Hassidim, in the mishnaic sense of righteous men, and men of action who could bring the rains were not unique to rabbis from Spain; rather, rabbis from other places are also reputed to have done so, although this is not the place to go into further detail. [8]   Suffice it to cite one more example from the writings of Rabbi Yom Tov Tzahalon, from Safed in the mid-sixteenth century, who heard the following story from his father: [9]

This can be understood more correctly, to my mind, from what I heard; namely, that when the Moslem kadis prayed for rain unsuccessfully in time of drought, it is said that the great judges amongst them disheveled their hair (removing their headcoverings) and prayed.   Some show even greater subjection, instead of a fine scarf that they put around their necks, making a scarf of shoes which they link one into the next and place on their necks instead of a scarf and pray in subservience; so I have heard from my master and father, of blessed memory, who saw that the great judges did this in Jerusalem in time of drought; yet with all this they were not answered, until they finally had to force us to pray.  Then the Torah scroll was taken out into the city’s streets and the rabbis of Israel came out; and the Lord heard them and answered them, and they did not return into the city except in a triumphant rainfall; and all the great men of the other nations came to greet them, and the gentile leader came out and spread his shawl over the Torah scroll so that it not be ruined by the heavy rain; and His great name was sanctified.  Thus I heard from my father and master, who saw it with his own eyes.
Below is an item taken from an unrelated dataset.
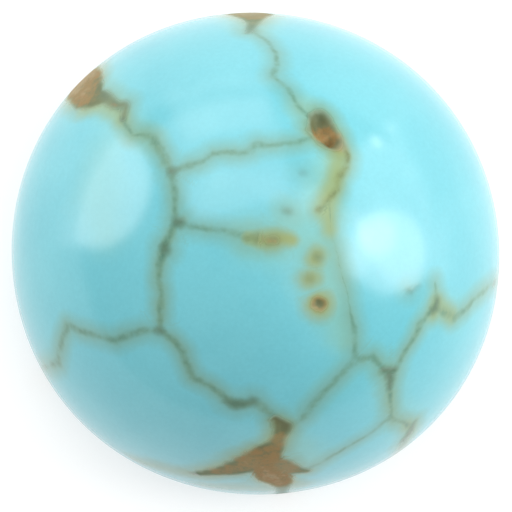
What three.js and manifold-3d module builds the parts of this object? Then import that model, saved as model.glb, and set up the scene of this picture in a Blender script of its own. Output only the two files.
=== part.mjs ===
// A polished round turquoise cabochon, high domed, with a flat lapped back.
// One natural stone: the brown matrix runs through it, so it is a single solid.
// Millimetres, +Z up. The origin is the middle of the flat back, which is what the stone rests on.

import * as THREE from "three";
import { mergeVertices } from "three/addons/utils/BufferGeometryUtils.js";
import Module from "manifold-3d";

// Driving dimensions of the cut.
const girdleRadius = 6.0;
const totalHeight = 6.9;
const backBevel = 0.35; // keeps the edge of the back from chipping
const wallHeight = 0.55; // the nearly upright wall that a setting grips
const wallLean = 0.03; // how far the wall leans in over its height

// Worked out from the driving dimensions.
const crownFoot = backBevel + wallHeight;
const crownRadius = girdleRadius - wallLean;
const crownHeight = totalHeight - crownFoot;

// Fineness of the facets.
const roundSteps = 80;
const crownSteps = 22;
const pocketRoundSteps = 16;
const pocketTallSteps = 10;

// The girdle was ground by hand, so it is slightly out of round. Each wave is a share of the radius.
const girdleWaves = [
  { lobes: 2, share: 0.008, turnedDeg: -22 },
  { lobes: 4, share: 0.0035, turnedDeg: 44 },
];

// Pockets where soft matrix has fallen out of the polished crown. east and north are the place of each
// one in plan, long and wide its half sizes, deep its depth, turnedDeg the way its long side runs.
const pockets = {
  headPocket: { east: 1.72, north: 3.02, long: 0.55, wide: 0.36, deep: 0.3, turnedDeg: -66 },
  rustPinhole: { east: 1.55, north: -1.22, long: 0.16, wide: 0.15, deep: 0.16, turnedDeg: 0 },
  footPocket: { east: 0.61, north: -4.28, long: 0.26, wide: 0.22, deep: 0.14, turnedDeg: 40 },
  forkPocket: { east: 3.24, north: -2.87, long: 0.18, wide: 0.12, deep: 0.09, turnedDeg: -80 },
};

const wasm = await Module();
wasm.setup();

// The half section: from the middle of the back, out over the bevel and the wall, and up to the apex.
function halfSection() {
  const outline = [
    new THREE.Vector2(0, 0),
    new THREE.Vector2(girdleRadius - backBevel, 0),
    new THREE.Vector2(girdleRadius, backBevel),
  ];
  for (let step = 0; step < crownSteps; step += 1) {
    const angle = (step / crownSteps) * (Math.PI / 2);
    outline.push(
      new THREE.Vector2(crownRadius * Math.cos(angle), crownFoot + crownHeight * Math.sin(angle)),
    );
  }
  outline.push(new THREE.Vector2(0, totalHeight));
  return outline;
}

// How far out the stone reaches in this direction, beside a true circle.
function outOfRound(bearing) {
  return girdleWaves.reduce((reach, { lobes, share, turnedDeg }) => {
    const turned = bearing - THREE.MathUtils.degToRad(turnedDeg);
    return reach + share * Math.cos(lobes * turned);
  }, 1);
}

// The turned blank, stood up along +Z, with the girdle's waves worked into its sides.
function blankGeometry() {
  const geometry = new THREE.LatheGeometry(halfSection(), roundSteps).rotateX(Math.PI / 2);
  const position = geometry.getAttribute("position");
  for (let i = 0; i < position.count; i += 1) {
    const reach = outOfRound(Math.atan2(position.getY(i), position.getX(i)));
    position.setXY(i, position.getX(i) * reach, position.getY(i) * reach);
  }
  return geometry;
}

// An egg-shaped cutter, set into the crown square to its surface.
function pocketCutter({ east, north, long, wide, deep, turnedDeg }) {
  const rise = crownHeight * Math.sqrt(1 - (east ** 2 + north ** 2) / crownRadius ** 2);
  const outward = new THREE.Vector3(
    east / crownRadius ** 2,
    north / crownRadius ** 2,
    rise / crownHeight ** 2,
  ).normalize();
  const turned = THREE.MathUtils.degToRad(turnedDeg);
  const across = new THREE.Vector3(Math.cos(turned), Math.sin(turned), 0)
    .cross(outward)
    .normalize()
    .negate();
  const along = new THREE.Vector3().crossVectors(across, outward);
  const place = new THREE.Matrix4().makeBasis(along, across, outward);
  return new THREE.SphereGeometry(1, pocketRoundSteps, pocketTallSteps)
    .scale(long, wide, deep)
    .applyMatrix4(place.setPosition(east, north, crownFoot + rise));
}

// A closed geometry as a solid that can be cut.
function solidFrom(geometry) {
  const bare = geometry.clone();
  bare.deleteAttribute("normal");
  bare.deleteAttribute("uv");
  const merged = mergeVertices(bare, 1e-4);
  return new wasm.Manifold(
    new wasm.Mesh({
      numProp: 3,
      vertProperties: new Float32Array(merged.getAttribute("position").array),
      triVerts: new Uint32Array(merged.index.array),
    }),
  );
}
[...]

Thus we see from the above that bringing rain, both in the land of Israel and abroad, is a sanctification of the name of the Lord in the eyes of the nations of the world.

Indeed, the historical experience of our people has taught us that if such sanctification of the name of the Lord in the eyes of the gentiles had any impact, it was lasted but a short while, quickly passing away and dissolving.   However, this week’s reading also mentions sanctification of the name of the Lord as something perpetual, whose impact on the nations of the world will be significant.  This can be seen in Nahmanides commentary on Lev. 21:11:

Even though they are hidden miracles, of which the world takes no special note, yet they become publicized by virtue of their always being throughout the land.   For if one righteous person should happen to live, the Lord removing illness from him and giving him long life, this might also happen to a few wicked persons.  But when an entire land and a single nation always has rain in its season, enjoys bounty, tranquility, peace, good health, mightiness, and victory over its enemies – something which is unparalleled throughout the entire world – then it all acknowledge that this came from the Lord.  Therefore it says, “And all the peoples of the earth shall see that the Lord’s name is proclaimed over you, and they shall stand in fear of you” (Deut. 28:10).

Therefore, let us pray that we may yet merit this elevated stage of sanctifying the Name of G-d.

[1] On the structure of stories about bringing rain in works of the Sages and later works, see D. Noy, “Tefillat ha-Tamim Moridah Geshamim,” Mahanayim 51 (1961), pp. 34-45.

[2] Rabbi A. M. Cohen Rappaport, in Minhah Belulah, Verona 1594, wrote on this week’s reading:  “The rain is in Israel’s hands, for to this day in the Land of Israel when the prayer leader wraps himself in his prayer shawl and says the thirteen attributes with full concentration, he brings down rain.”  The author wrote that this book contains material gathering from various other sources, as the name of his book indicates, however he generally did not give explicit citation of his sources.  Perhaps Tzeror ha- Mor was the source here as well, except that the author made a change, adding the words, “to this day in the Land of Israel,” and perhaps this passage was taken from another source.

[3] This was already noted and remarked upon by the Sages, in Sifra, loc. sit.

[4] A disciple of Ran and teacher of Rabbi Joseph Albo and other rabbis.  He wrote a famous philosophic work entitled Or ha-Shem.  He passed away circa 1410.

[5] Rabbi Joseph Yavetz, Or ha-Hayyim, Lublin 1910, p. 48b.

[6] Shevet Yehudah, Shohat ed., Jerusalem 1947, p. 142.

[7] Cf. Divrei Yosef, Stauber ed., Jerusalem 1981, pp. 260-261.

[8] For additional sources, cf. D. Noy’s article cited in note 1; S. Stauber, Divrei Yosef, cited in the previous note; Tzeror ha-Mor ha-Shalem, R. B. Wichholder, Bne Brak 1990, in the notes; A. Gross, R. Joseph ben Abraham Hayyun, Ramat Gan 1993, pp. 25-26 and notes; Y. S. Tefillinsky, Ma’aseihem shel Tzadikim, Jerusalem 2001, pp. 182-187.   Further stories, not mentioned by them, are documented, but this is not the place to expand on this topic.

[9] Resp. Maharitatz ha-Hadashot, Jerusalem 1980, par. 200.  Rabbi Yomtov Tzahalon ( Mahritatz) was born circa 1559, and was a noted rabbi in Safed, as I wrote in the introduction to the book, p. 14.  I also noted there, p. 17, that this story is briefly recounted by Rabbi Gedaliah of Simjatovitz, in Sha’alu Shlom Yerushalayim, printed in A. Ya’ari, Mas’ot Eretz Yisrael, Jerusalem 1976, p. 356.